Zougam y El Gnaoui, condenados a 42.922 y 42.924 años de prisión, respectivamente, fueron considerados autores de los atentados: el primero, porque fue reconocido en los trenes; y el segundo, porque su ADN fue hallado en una sudadera de uno de los terroristas.

La tercera condena más abultada recayó en el exminero José Emilio Suárez Trashorras, que fue condenado a 34.715 años por sustraer los explosivos y suministrarlos a la célula.

Quince años después, el 11M es un caso “judicialmente resuelto”, aunque no cerrado, ya que la sentencia dejó abierta la posibilidad de que hubiera más terroristas implicados, y el juzgado de la Audiencia Nacional que investigó el atentado mantiene abierta una pieza con los perfiles genéticos que quedaron sin identificar.

Sin olvidar la participación de otros cuatro terroristas que huyeron: Said Berraj (en paradero desconocido), Othman El Mouib y Mohamed Afalah (supuestamente muertos en atentados suicidas en Irak), y Mohamed Belhadj, ya condenado en Marruecos a 11 años de prisión.

De los 18 condenados en España entonces por los atentados, dos siguen en prisión, Zougam y Hassan El Haski (14 años de cárcel en España y a otros 10 en Marruecos, donde debe ser extraditado tras cumplir condena). Ambos fueron detenidos el pasado octubre por integrar un frente yihadista en distintas prisiones.

En este tiempo, el Estado ha indemnizado a las víctimas con más de 318 millones de euros, y aún cerca de 200 heridos o familiares de fallecidos necesitan ayuda psicológica por estrés postraumático, ansiedad o depresión.

Además, 89 sufren a día de hoy heridas que les han dejado totalmente inválidas o con un grado de incapacidad física que les inhabilita para trabajar.

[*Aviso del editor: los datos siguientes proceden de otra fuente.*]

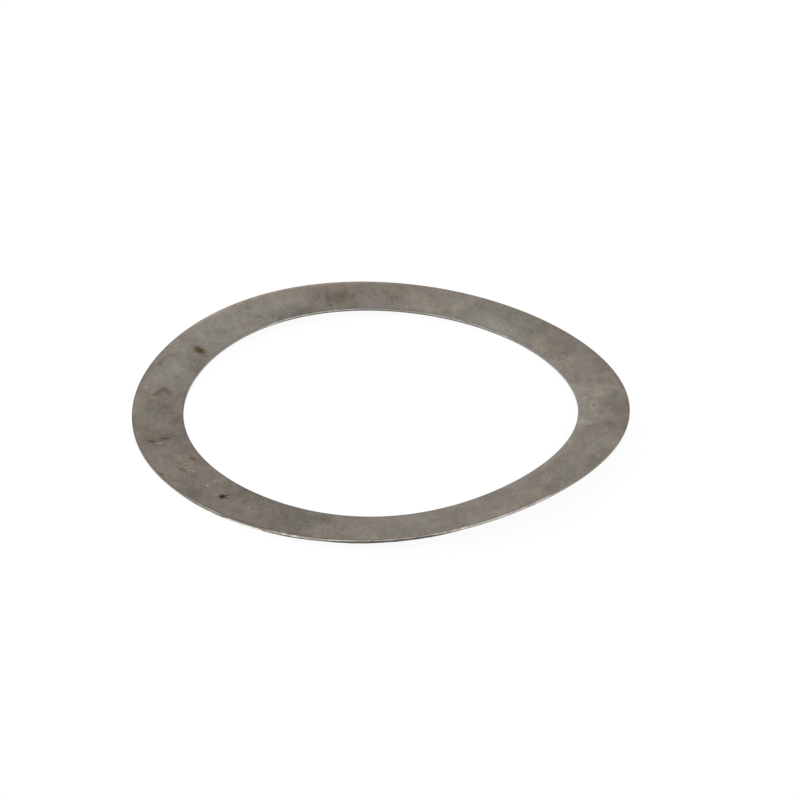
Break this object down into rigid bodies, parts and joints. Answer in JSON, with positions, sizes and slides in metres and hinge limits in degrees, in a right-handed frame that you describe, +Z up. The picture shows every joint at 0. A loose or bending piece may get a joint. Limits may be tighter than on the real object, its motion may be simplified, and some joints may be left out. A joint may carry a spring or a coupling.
{
  "type": "shim washer",
  "caption": "Thin flat steel ring with a large bore and a narrow band, slightly bowed, used as a spacer on a shaft.",
  "frame": {"origin": "on the bore's axis, at the height of the washer's lowest point", "axes": "+Z up along the bore's axis, +X to where the edge of the bore stands highest"},
  "size_m": [0.0468, 0.0468, 0.0023],
  "materials": {
    "cold_rolled_steel": "cold-rolled steel, satin, lightly mottled and stained, with blanked edges"
  },
  "bodies": {
    "root": {"shim_washer": "cold_rolled_steel"}
  },
  "joints": []
}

Quince años después las fuerzas de seguridad han tenido que reforzar la lucha contra el terrorismo internacional hasta incluso multiplicar por cinco sus efectivos especializados. Desde el 11M se ha detenido a unas 800 personas y a otras 102 en operaciones en otros países, se han desbaratado planes avanzados de atentados y reforzado la legislación.

Pero también en este tiempo España ha vuelto a sufrir un atentado. El 17 de agosto de 2017 una célula yihadista asentada en Ripoll (Girona), integrada por jóvenes que habían sido radicalizados por el imán de la localidad, causaban 16 muertos: 14 en Las Ramblas (Barcelona) arrollados por una furgoneta, un apuñalado en Barcelona y otro en Cambrils (Tarragona).